Some opposition soldiers, particularly in Syria, are defecting to the group. After all, IS has money – some of which is said to have come through private donations from Saudi Arabia and Qatar.

Equally, those captured by the militia face a stark choice – defect or die.

Despite being trained by American troops, the Iraqi army has proven worryingly ineffective in taking on this threat.

It’s why the terrorists now control much of the north of the country. They have also seized a former chemical weapons plant and a large dam that could be blown up to flood the regions downstream.

The populations of the Kurdish capital of Irbil, as well as the national capital Baghdad, are now in no doubt as to the fate that would befall them if these Sunni extremists prevail.

If IS cannot be stopped, they are clinging to the hope that rescue will come in the form of Iran, which supports Iraq’s Shia-led government, or the US.

However, both countries are reluctant to commit troops on the ground in the political and religious quagmire of Iraq.

Abu Bakr al Baghdadi knows this only too well.

It is why his IS troops have been so emboldened to sweep across much of Syria and northern Iraq in recent weeks.
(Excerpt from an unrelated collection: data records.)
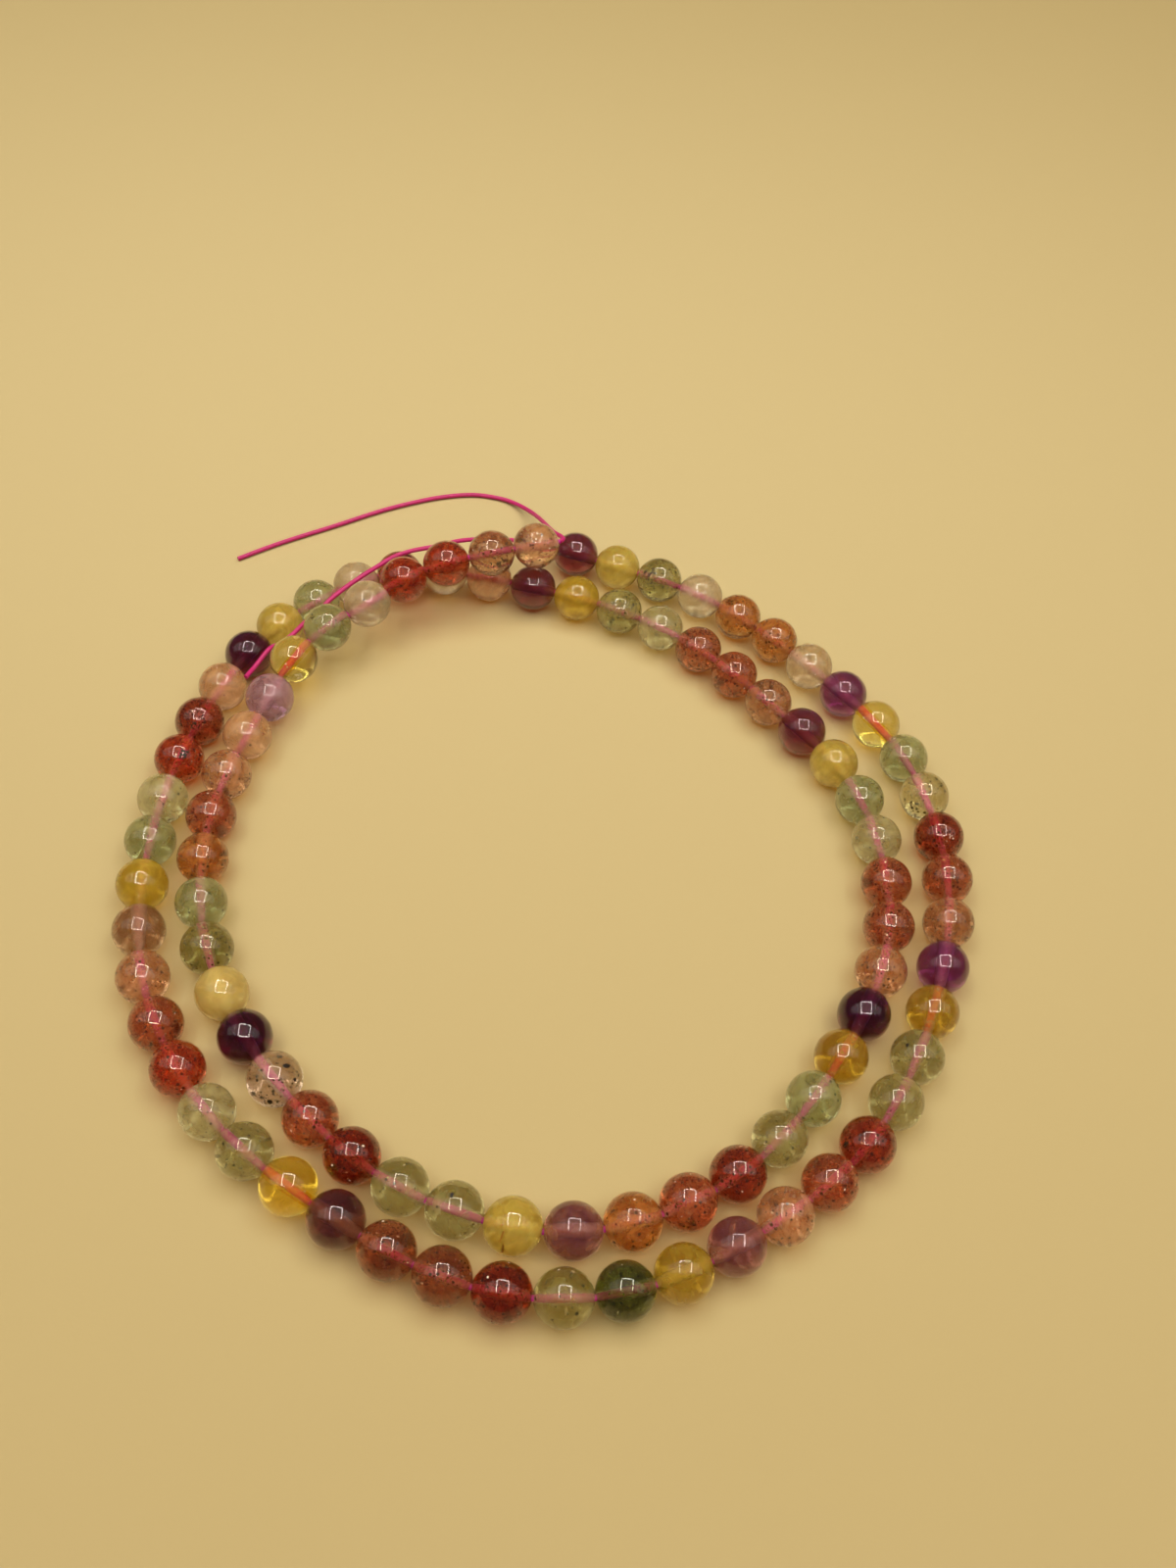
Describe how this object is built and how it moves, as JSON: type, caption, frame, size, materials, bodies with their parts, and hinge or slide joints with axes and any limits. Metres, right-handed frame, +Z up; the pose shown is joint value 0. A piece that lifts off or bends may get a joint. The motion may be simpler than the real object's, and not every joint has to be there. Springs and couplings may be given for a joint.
{
  "type": "crystal bracelet",
  "caption": "Strand of round polished quartz beads in mixed colours on a pink elastic thread, lying in a double loop with its loose thread ends, to be wound round a wrist as a bracelet.",
  "frame": {"origin": "on the surface that the beads lie on, under the middle of the beads' box, the loose thread ends left out", "axes": "+Z up from the surface, +Y towards the back, where both ends of the strand lie, +X to the right"},
  "size_m": [0.1, 0.1179, 0.0121],
  "materials": {
    "amethyst": "polished, clear to cloudy purple",
    "citrine": "polished, clear to milky yellow",
    "green_quartz": "polished, soft green with fine dark specks",
    "pale_green_quartz": "polished, pale green to clear, a few specks",
    "strawberry_quartz": "polished, red with fine red and black inclusions",
    "rose_quartz": "polished, pale pink with fine red specks",
    "mixed_quartz": "polished, the same stones in the order of the strand",
    "elastic_thread": "smooth stretchy bead thread, deep pink"
  },
  "bodies": {
    "root": {"bead_01": "amethyst", "bead_02": "citrine", "bead_03": "green_quartz", "bead_04": "pale_green_quartz", "bead_05": "strawberry_quartz", "bead_06": "strawberry_quartz", "bead_07": "rose_quartz", "bead_08": "amethyst", "bead_09": "citrine", "bead_10": "green_quartz", "bead_11": "pale_green_quartz", "bead_12": "strawberry_quartz", "bead_13": "strawberry_quartz", "bead_14": "rose_quartz", "bead_15": "amethyst", "bead_16": "citrine", "bead_17": "green_quartz", "bead_18": "pale_green_quartz", "bead_19": "strawberry_quartz", "bead_20": "strawberry_quartz", "bead_21": "rose_quartz", "bead_22": "amethyst", "bead_23": "citrine", "bead_24": "green_quartz", "bead_25": "pale_green_quartz", "bead_26": "strawberry_quartz", "bead_27": "strawberry_quartz", "bead_28": "rose_quartz", "bead_29": "amethyst", "bead_30": "citrine", "bead_31": "green_quartz", "bead_32": "pale_green_quartz", "bead_33": "strawberry_quartz", "bead_34": "strawberry_quartz", "bead_35": "rose_quartz", "bead_36": "amethyst", "bead_37": "citrine", "bead_38": "green_quartz", "bead_39": "pale_green_quartz", "bead_40": "strawberry_quartz", "bead_41": "strawberry_quartz", "beads_42_to_45": "mixed_quartz", "beads_46_to_49": "mixed_quartz", "beads_50_to_53": "mixed_quartz", "beads_54_to_57": "mixed_quartz", "beads_58_to_61": "mixed_quartz", "beads_62_to_65": "mixed_quartz", "beads_66_to_69": "mixed_quartz", "beads_70_to_73": "mixed_quartz", "beads_74_to_77": "mixed_quartz", "beads_78_to_81": "mixed_quartz", "beads_82_to_85": "mixed_quartz", "beads_86_to_89": "mixed_quartz", "beads_90_to_93": "mixed_quartz", "thread": "elastic_thread", "thread_tail_long": "elastic_thread", "thread_tail_short": "elastic_thread"}
  },
  "joints": []
}
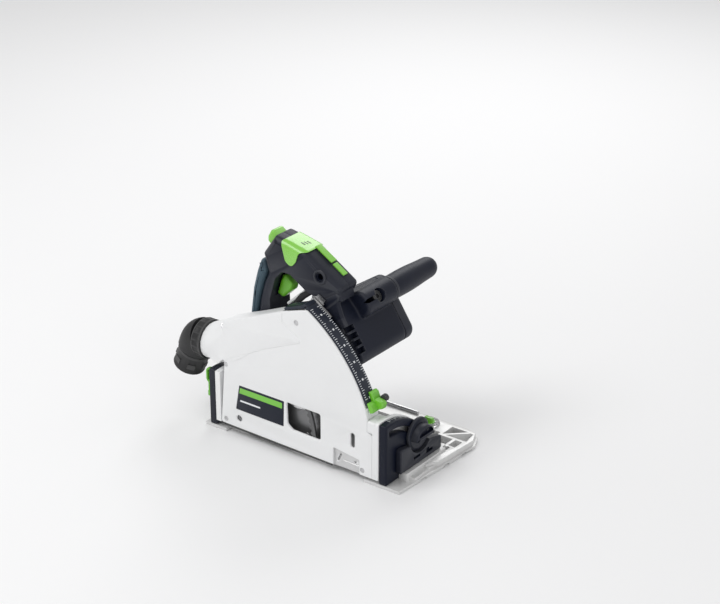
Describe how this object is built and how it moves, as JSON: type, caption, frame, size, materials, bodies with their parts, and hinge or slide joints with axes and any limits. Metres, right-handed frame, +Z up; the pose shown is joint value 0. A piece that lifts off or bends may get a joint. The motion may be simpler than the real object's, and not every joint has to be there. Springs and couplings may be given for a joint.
{
  "type": "track plunge saw",
  "caption": "Corded plunge-cut circular saw with a tilting guard, swivelling dust outlet, depth stop and a flat table that runs on a guide rail.",
  "frame": {"origin": "underside of the table, below the plunge axle, on the tilt axis and in the plane of the blade", "axes": "+X forward in the cutting direction, +Y to the motor side, +Z up out of the table"},
  "size_m": [0.3698, 0.2128, 0.2691],
  "materials": {
    "pale_casting": "ribbed satin die casting",
    "dark_casting": "black satin paint",
    "white_shell": "satin moulded",
    "label": "printed plate with one green stripe, no text",
    "scale": "dark grey-blue with white ticks",
    "navy_shell": "fine textured moulding",
    "motor_shell": "fine textured moulding",
    "soft_grip": "matte soft overmould",
    "green": "bright green moulding",
    "black_plastic": "black moulding",
    "rubber": "dark grey rubber",
    "circuit": "circuit board",
    "steel": "bright steel",
    "dark_steel": "blackened steel",
    "copper": "turned copper"
  },
  "bodies": {
    "table": {"base_plate": "pale_casting", "glide_strips": "rubber", "front_quadrant": "dark_casting", "rear_quadrant": "dark_casting", "front_block": "dark_casting", "rear_block": "dark_casting", "rail_rod": "steel"},
    "front_rail_jaw": {"front_rail_jaw": "green"},
    "rear_rail_jaw": {"rear_rail_jaw": "green"},
    "undercut_lever": {"undercut_lever": "green"},
    "guard": {"guard_housing": "white_shell", "guard_cover": "white_shell", "label_plate": "label", "cover_screws": "dark_steel", "lower_seal": "rubber", "depth_scale": "scale", "front_bracket": "white_shell", "rear_bracket": "white_shell", "pivot_axle": "steel", "return_spring": "steel", "lock_quadrant": "dark_steel", "dust_port": "white_shell"},
    "front_tilt_knob": {"front_tilt_knob": "black_plastic"},
    "rear_tilt_knob": {"rear_tilt_knob": "black_plastic"},
    "dust_elbow": {"dust_elbow": "rubber"},
    "dust_nozzle": {"dust_nozzle": "rubber"},
    "depth_stop": {"depth_stop": "green"},
    "stop_knob": {"stop_knob": "black_plastic"},
    "head": {"gear_case": "dark_casting", "bearing_plate": "steel", "housing_screws": "dark_steel", "motor_housing": "motor_shell", "end_cap": "motor_shell", "handle_near_shell": "navy_shell", "handle_far_shell": "navy_shell", "soft_grip": "soft_grip", "switch_module": "black_plastic", "electronics_module": "circuit", "power_socket": "black_plastic", "aux_handle": "motor_shell", "stator": "dark_steel", "brush_gear": "black_plastic", "ball_bearings": "steel", "stop_lug": "steel"},
    "spindle": {"spindle": "steel", "blade": "steel", "outer_flange": "steel", "flange_screw": "dark_steel", "spindle_gear": "steel"},
    "idler": {"idler_gear": "steel"},
    "armature": {"armature_shaft": "steel", "rotor": "dark_steel", "commutator": "copper", "fan": "black_plastic"},
    "riving_knife": {"riving_knife": "steel"},
    "trigger": {"trigger": "green"},
    "lock_button": {"lock_button": "green"},
    "change_lever": {"change_lever": "green"},
    "speed_dial": {"speed_dial": "black_plastic"}
  },
  "joints": [
    {"name": "tilt", "type": "hinge", "parent": "table", "child": "guard", "pos_m": [0, 0, 0], "axis": [1, 0, 0], "range_deg": [-1, 47]},
    {"name": "plunge", "type": "hinge", "parent": "guard", "child": "head", "pos_m": [0, 0, 0.025], "axis": [0, 1, 0], "range_deg": [0, 33.5], "deforming": ["return_spring"]},
    {"name": "spindle_spin", "type": "hinge", "parent": "head", "child": "spindle", "pos_m": [0.08589, 0, 0.08185], "axis": [0, 1, 0], "continuous": true},
    {"name": "idler_spin", "type": "hinge", "parent": "head", "child": "idler", "pos_m": [0.09075, 0, 0.10942], "axis": [0, 1, 0], "continuous": true},
    {"name": "armature_spin", "type": "hinge", "parent": "head", "child": "armature", "pos_m": [0.09501, 0, 0.13355], "axis": [0, 1, 0], "continuous": true},
    {"name": "riving_knife_swing", "type": "hinge", "parent": "head", "child": "riving_knife", "pos_m": [0.08589, 0, 0.08185], "axis": [0, -1, 0], "range_deg": [0, 16]},
    {"name": "trigger_pull", "type": "hinge", "parent": "head", "child": "trigger", "pos_m": [0.04209, 0, 0.21235], "axis": [0, 1, 0], "range_deg": [0, 8]},
    {"name": "lock_button_press", "type": "slide", "parent": "head", "child": "lock_button", "axis": [0.8154, 0, -0.5789], "range_m": [0, 0.003]},
    {"name": "change_lever_lift", "type": "hinge", "parent": "head", "child": "change_lever", "pos_m": [0.10601, 0, 0.24351], "axis": [0, 1, 0], "range_deg": [0, 20]},
    {"name": "speed_dial_turn", "type": "hinge", "parent": "head", "child": "speed_dial", "pos_m": [0.05577, 0.074, 0.11468], "axis": [0.8339, 0, 0.5519], "range_deg": [0, 270]},
    {"name": "elbow_turn", "type": "hinge", "parent": "guard", "child": "dust_elbow", "pos_m": [-0.061, 0.013, 0.106], "axis": [1, 0, 0], "continuous": true},
    {"name": "nozzle_swivel", "type": "hinge", "parent": "dust_elbow", "child": "dust_nozzle", "pos_m": [-0.08932, 0.013, 0.08756], "axis": [-0.4067, 0, -0.9135], "continuous": true},
    {"name": "depth_stop_shift", "type": "hinge", "parent": "guard", "child": "depth_stop", "pos_m": [0, 0, 0.025], "axis": [0, -1, 0], "range_deg": [0, 26]},
    {"name": "stop_knob_turn", "type": "hinge", "parent": "depth_stop", "child": "stop_knob", "pos_m": [0.20241, 0, 0.10596], "axis": [0, 1, 0], "range_deg": [0, 270]},
    {"name": "front_clamp_turn", "type": "hinge", "parent": "guard", "child": "front_tilt_knob", "pos_m": [0.2224, 0.04863, 0.05035], "axis": [1, 0, 0], "range_deg": [0, 180]},
    {"name": "rear_clamp_turn", "type": "hinge", "parent": "guard", "child": "rear_tilt_knob", "pos_m": [-0.0484, 0.04654, 0.0482], "axis": [-1, 0, 0], "range_deg": [0, 180]},
    {"name": "front_jaw_turn", "type": "hinge", "parent": "table", "child": "front_rail_jaw", "pos_m": [0.18, 0.138, 0.011], "axis": [0, 0, 1], "range_deg": [-80, 80]},
    {"name": "rear_jaw_turn", "type": "hinge", "parent": "table", "child": "rear_rail_jaw", "pos_m": [-0.03, 0.138, 0.011], "axis": [0, 0, 1], "range_deg": [-80, 80]},
    {"name": "undercut_pull", "type": "slide", "parent": "table", "child": "undercut_lever", "axis": [-1, 0, 0], "range_m": [0, 0.004]}
  ],
  "couplings": [
    {"joint": "idler_spin", "follows": "spindle_spin", "ratio": -1.6667},
    {"joint": "armature_spin", "follows": "spindle_spin", "ratio": 5.7576},
    {"joint": "riving_knife_swing", "follows": "plunge", "ratio": 0.47761}
  ]
}
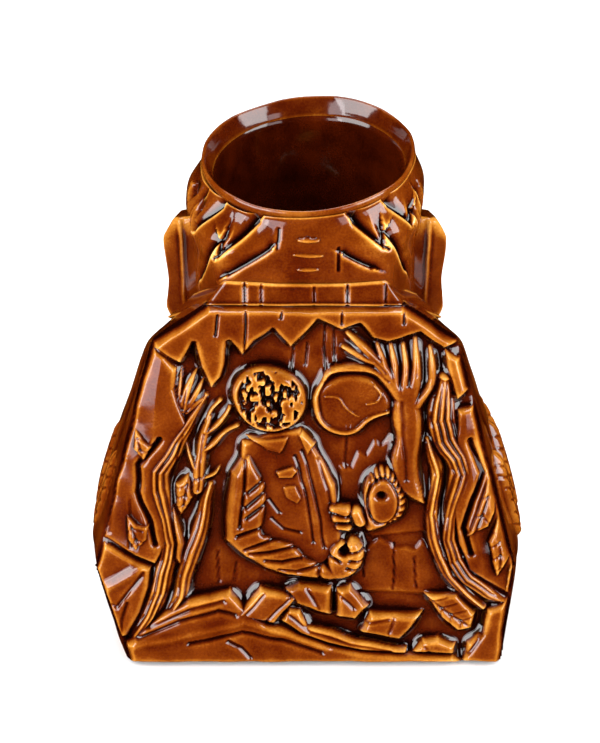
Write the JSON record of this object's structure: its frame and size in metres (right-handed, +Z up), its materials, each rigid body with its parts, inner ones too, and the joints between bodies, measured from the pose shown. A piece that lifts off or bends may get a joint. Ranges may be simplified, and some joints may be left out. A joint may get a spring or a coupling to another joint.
{
  "type": "tiki mug",
  "caption": "Glazed ceramic tiki mug: a cloaked bust whose open crown is the drinking mouth, with a carved forest scene in relief on the back.",
  "frame": {"origin": "middle of the footprint, on the surface the mug stands on", "axes": "+Z up; the bust's face looks along +Y and the relief scene on its back looks along -Y; +X is to the right seen from behind the bust"},
  "size_m": [0.1546, 0.1083, 0.1755],
  "materials": {
    "glaze_amber": "glossy amber-brown glaze, darker where it pools",
    "glaze_honey": "glossy honey glaze, thin and light over raised edges",
    "glaze_umber": "glossy glaze pooled almost black-brown",
    "bisque": "bare fired clay, matt"
  },
  "bodies": {
    "root": {"base_plate": "bisque", "cloak_shell": "glaze_amber", "collar_band": "glaze_honey", "head_shell": "glaze_amber", "rim_lip": "glaze_honey", "ear_left": "glaze_honey", "ear_right": "glaze_honey", "hair_left": "glaze_amber", "hair_right": "glaze_amber", "nape_ridge": "glaze_honey", "brow": "glaze_honey", "nose": "glaze_honey", "eyes": "glaze_umber", "cheeks": "glaze_amber", "mouth_lips": "glaze_honey", "chin": "glaze_amber", "necklace": "glaze_honey", "chest_leaves": "glaze_amber", "cave_fringe": "glaze_honey", "frame_left": "glaze_amber", "frame_right": "glaze_amber", "tree_left": "glaze_honey", "tree_left_fork": "glaze_honey", "dead_tree": "glaze_honey", "fronds_left": "glaze_honey", "leaves_left": "glaze_amber", "rock_left": "glaze_amber", "figure_head": "glaze_umber", "figure_collar": "glaze_honey", "figure_jacket": "glaze_amber", "figure_sleeve": "glaze_honey", "figure_pocket": "glaze_honey", "figure_hands": "glaze_honey", "figure_legs": "glaze_amber", "figure_boot": "glaze_honey", "held_gourd": "glaze_umber", "back_tree": "glaze_honey", "vine_knot": "glaze_honey", "tree_right": "glaze_honey", "tree_right_branch": "glaze_honey", "leaves_right": "glaze_amber", "leaf_low": "glaze_honey", "rock_low": "glaze_amber", "root_log": "glaze_honey", "log_slab": "glaze_amber", "ground_strip": "glaze_amber", "side_leaves_left": "glaze_amber", "side_leaves_right": "glaze_amber"}
  },
  "joints": []
}
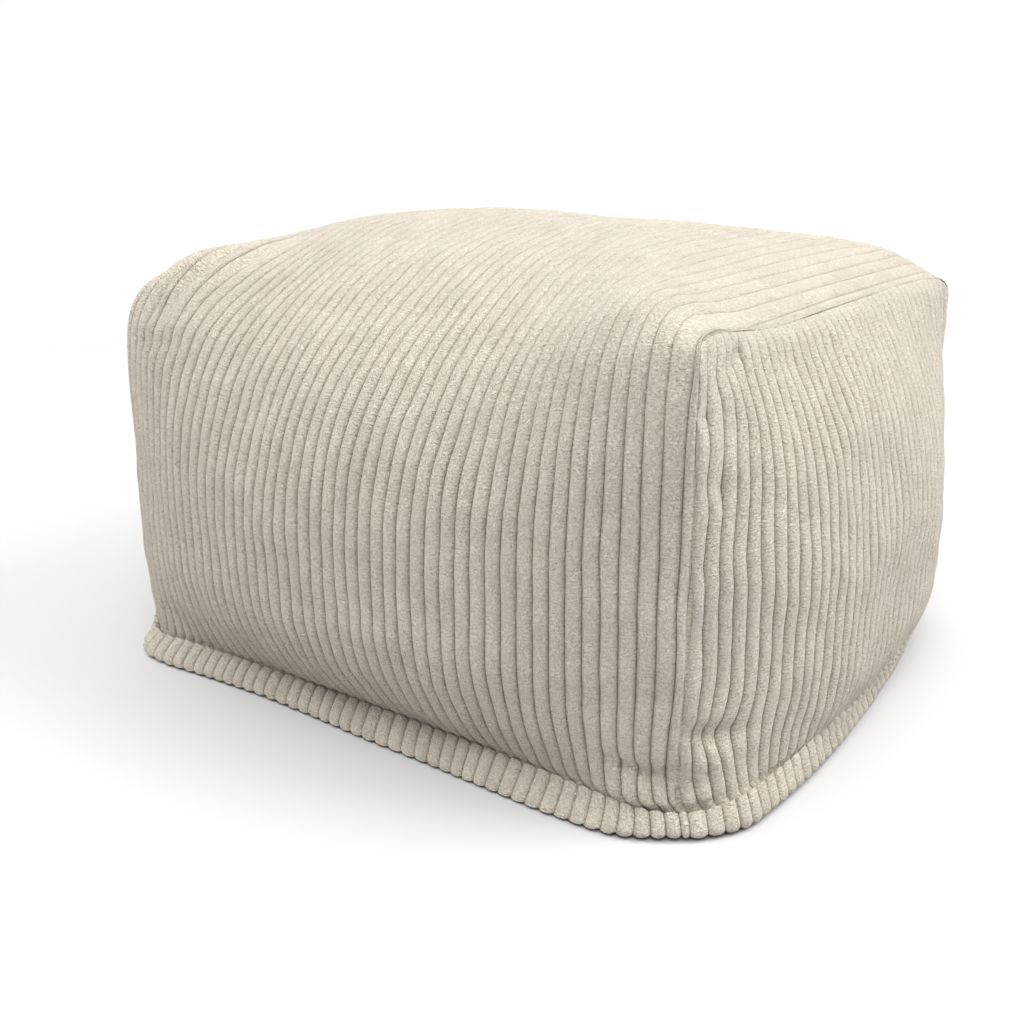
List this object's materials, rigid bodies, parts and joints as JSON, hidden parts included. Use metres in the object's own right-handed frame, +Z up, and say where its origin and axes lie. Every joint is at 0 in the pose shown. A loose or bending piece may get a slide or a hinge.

In the past fortnight they have fought on five fronts: against the Iraqi army, the Kurdish peshmerga, Bashar Al-Assad’s Syrian regime, the Syrian opposition and the Lebanese army.

When he was released by the American military police from the Camp Bucca detention facility in Umm Qasr, where he was held as an insurgent, al Baghdadi said ominously: ‘I will see you guys in New York.’

A fanciful threat?

Perhaps not, when you consider that the greatest threat Islamic State poses to the world is that this so-called caliphate becomes a training ground for international terrorism, and unleashes an army of extremists against the West to kill and maim far from the bloodsoaked deserts of Iraq.